Poco a poco he comenzado a volver a escribir, a planear historias y a recordar a los personajes que dejé arrumbados en el fondo del librero en casa de mis papás. A recordar lo que se siente tejer nuevas historias usando mi creatividad y mi experiencia como hilos llenos de vida. A perdonarme por rendirme y a aceptar que no soy menos por preferir leer algún libro de literatura juvenil o un fanfic a los clásicos de la literatura iberoamericana. Que estoy en mis veintes y que eso significa que me quedan muchos años de vida para seguir escribiendo y que otras personas conozcan los mundos que he explorado sola. Que mis escritoras favoritas no empezaron a publicarse hasta bien entradas en los treintas y fueron rechazadas una infinidad de veces. Que está bien darse un respiro, pero sobre todo que desde el primer momento que tomé una pluma y empecé a contar una historia, he sido escritora.

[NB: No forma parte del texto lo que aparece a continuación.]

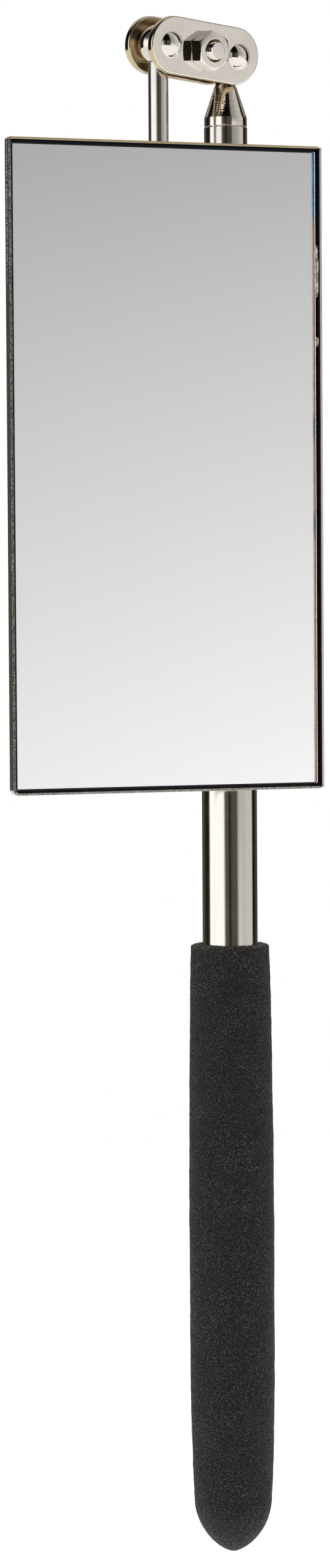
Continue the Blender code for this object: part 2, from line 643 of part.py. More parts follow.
def make_link(skin, parent):
    """Plates, bolt and nut; returns the link's frame, origin at the lower ball."""
    link = empty("link_pivot", (0, 0, 0), (LINK_ROLL, LINK_TILT, LINK_YAW), parent)
    make_plate("front_link_plate", -1, skin["nickel"], link)
    make_plate("back_link_plate", 1, skin["nickel"], link)
    bolt = empty("bolt_axis", (-LINK_PITCH / 2, 0, 0), parent=link)
    make_bolt(skin["nickel"], bolt)
    seat = -PLATE_GAP / 2 - PLATE_THICKNESS - SEAT_GAP
    nut = empty("nut_pivot", (-LINK_PITCH / 2, seat, 0), parent=link)
    make_nut(skin["nickel"], nut)
    return link


def make_mirror(skin, parent):
    """Stem, saddle, tray and glass about the stem's axis."""
    make_stem(skin["steel"], parent)
    make_saddle(skin["tray"], parent)
    centre = Vector((0, tray_back(), TRAY_BOTTOM + TRAY_HEIGHT / 2 - stem_ball_centre().z))
    make_tray(skin["tray"], parent, centre)
    depth = TRAY_SHEET + LAYER_GAP
    pad = (GLASS_WIDTH - 2 * PAD_MARGIN, GLASS_HEIGHT - 2 * PAD_MARGIN)
    make_pane("adhesive_pad", pad, PAD_CORNER_ROUND, 0, PAD_THICKNESS, depth, skin["pad"],
              parent, centre)
    depth += PAD_THICKNESS + LAYER_GAP
    coat = (GLASS_WIDTH - 2 * COAT_MARGIN, GLASS_HEIGHT - 2 * COAT_MARGIN)
    make_pane("mirror_silvering", coat, GLASS_CORNER_ROUND, 0, COAT_THICKNESS, depth,
              skin["silvering"], parent, centre)
    depth += COAT_THICKNESS + LAYER_GAP
    make_pane("mirror_glass", (GLASS_WIDTH, GLASS_HEIGHT), GLASS_CORNER_ROUND, GLASS_EDGE_GRIND,
              GLASS_THICKNESS, depth, skin["glass"], parent, centre)
    for name, (height, length) in GLUE_BEADS.items():
        make_glue_bead(name, height, length, skin["sealant"], parent, centre)


def main():
    clear_scene()
    skin = make_materials()
    handle = make_handle(skin)
    middle_tube = (MIDDLE_RADIUS, MIDDLE_WALL, MIDDLE_FOOT, MIDDLE_MOUTH)
    middle = make_section("middle", middle_tube, INNER_RADIUS, HANDLE_RADIUS - HANDLE_WALL,
                          MIDDLE_WAIST, skin, handle)
    inner_tube = (INNER_RADIUS, INNER_WALL, INNER_FOOT, INNER_MOUTH)
    inner = make_section("inner", inner_tube, None, MIDDLE_RADIUS - MIDDLE_WALL,
                         INNER_WAIST, skin, middle)
    make_nose_stud(skin["nickel"], inner)
    neck = empty("neck_twist", (0, 0, LINK_HEIGHT), parent=inner)
    make_ball("lower_ball", skin["steel"], neck)
    make_link(skin, neck)
    mirror = empty("mirror_pivot", stem_ball_centre() - neck.location, parent=neck)
    make_ball("upper_ball", skin["steel"], mirror)
    make_mirror(skin, mirror)


main()
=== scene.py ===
import json
from math import atan2, cos, hypot, pi, radians, sin, sqrt, tan

import bmesh
import bpy
from mathutils import Matrix, Vector, noise


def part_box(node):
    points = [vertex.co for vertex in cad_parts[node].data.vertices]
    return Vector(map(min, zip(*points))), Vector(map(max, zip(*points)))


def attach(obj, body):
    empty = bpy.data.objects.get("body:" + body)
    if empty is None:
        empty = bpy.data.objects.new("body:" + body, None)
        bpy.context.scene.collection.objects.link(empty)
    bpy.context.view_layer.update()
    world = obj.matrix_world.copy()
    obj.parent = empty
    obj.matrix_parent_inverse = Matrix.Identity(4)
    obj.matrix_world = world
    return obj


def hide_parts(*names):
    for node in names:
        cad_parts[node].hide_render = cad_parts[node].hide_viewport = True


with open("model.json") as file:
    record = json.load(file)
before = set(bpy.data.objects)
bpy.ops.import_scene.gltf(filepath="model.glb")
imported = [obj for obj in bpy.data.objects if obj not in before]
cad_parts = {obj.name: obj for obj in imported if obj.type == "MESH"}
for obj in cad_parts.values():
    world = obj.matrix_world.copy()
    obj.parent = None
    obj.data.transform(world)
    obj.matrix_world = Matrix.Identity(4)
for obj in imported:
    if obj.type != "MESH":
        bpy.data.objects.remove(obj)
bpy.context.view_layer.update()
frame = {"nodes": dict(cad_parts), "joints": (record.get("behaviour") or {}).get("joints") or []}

MM = 0.001
FINE, MEDIUM = 128, 96  # segments around a turned piece, and around a small one
WELD = 1e-7  # vertices closer than this, in metres, become one
NODES = frame["nodes"]
JOINTS = {joint["name"]: joint for joint in frame["joints"]}

# Camera: left of the mirror's normal, a little above the tool's middle, looking slightly down
CAMERA_AZIMUTH = radians(21.07)
CAMERA_DISTANCE = 682.4 * MM
CAMERA_HEIGHT = 157.9 * MM
CAMERA_SIDESTEP = -10.4 * MM
CAMERA_PITCH = radians(2.74)
CAMERA_ROLL = radians(0.37)
CAMERA_LENS = 97.03

TOWARDS_CAMERA = Vector((-sin(CAMERA_AZIMUTH), -cos(CAMERA_AZIMUTH), 0))
CAMERA_RIGHT = Vector((cos(CAMERA_AZIMUTH), -sin(CAMERA_AZIMUTH), 0))


# Shape helpers ----------


def piece(name, bm, body, materials, nodes=(), place=None, sharp=32, weighted=False):
    """Make a bmesh a shown piece that rides on a CAD body and stands for CAD nodes."""
    bmesh.ops.remove_doubles(bm, verts=bm.verts, dist=WELD)
    bmesh.ops.recalc_face_normals(bm, faces=bm.faces)
    mesh = bpy.data.meshes.new(name)
    bm.to_mesh(mesh)
    bm.free()
    mesh.shade_smooth()
    mesh.set_sharp_from_angle(angle=radians(sharp))
    obj = bpy.data.objects.new(name, mesh)
    bpy.context.scene.collection.objects.link(obj)
    obj.matrix_world = place or Matrix.Identity(4)
    for material in materials:
        mesh.materials.append(material)
    if weighted:
        modifier = obj.modifiers.new("flat_faces", "WEIGHTED_NORMAL")
        modifier.keep_sharp = True
    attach(obj, body)
    if nodes:
        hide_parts(*nodes)
    return obj


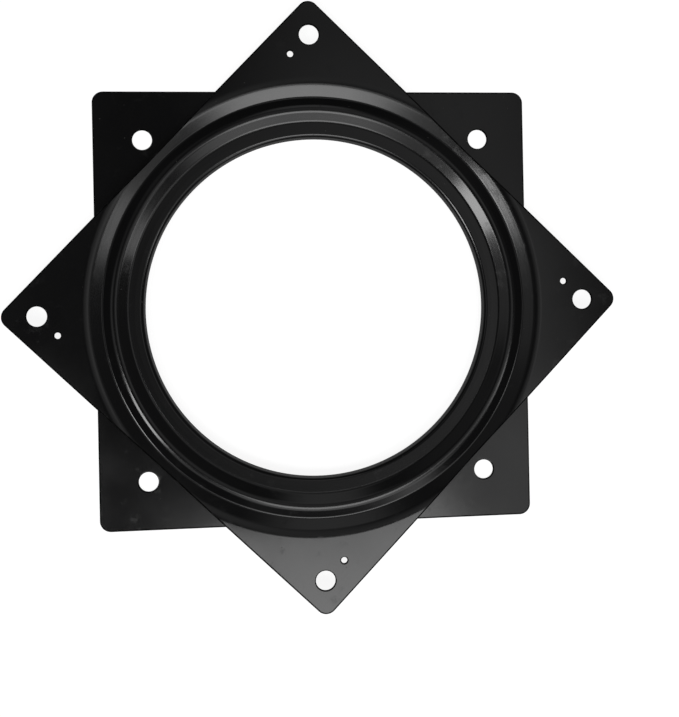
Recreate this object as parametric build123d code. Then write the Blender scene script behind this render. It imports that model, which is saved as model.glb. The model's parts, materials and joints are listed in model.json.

El día de hoy comparto mi historia para recordarme a mí misma que nunca voy a ser suficiente porque no existe algo así como “ser suficiente”, que no debo comparar mi escritoridad con la de otras personas a mi alrededor y que nunca es tarde o temprano para comenzar a escribir. Pero también lo escribo porque sé que no soy la única escritora a quien el paso del tiempo la desilusionó, que se siente atrapada en sus propias expectativas o que se siente “poca escritora”. Este es un recordatorio que, así sean sólo unos cuantos poemas o líneas en la app de notas de nuestros celulares, unas cuantas cartas, un diario o una hoja en blanco en la que no nos atrevemos a plasmar nuestras ideas, somos tan escritoras como aquellas que nos inspiran, aquellas que tienen uno o quince libros publicados. Que no todos los caminos literarios son iguales. Que no debemos de compararnos con nadie y que todo lo que escribamos siempre será merecedor de ser leído. Que antes que escribir para los demás tenemos que aprender a escribir para nosotras. Pero más importante aún, que seremos escritoras siempre que no dejemos de escribir, e incluso aunque dejemos de hacerlo.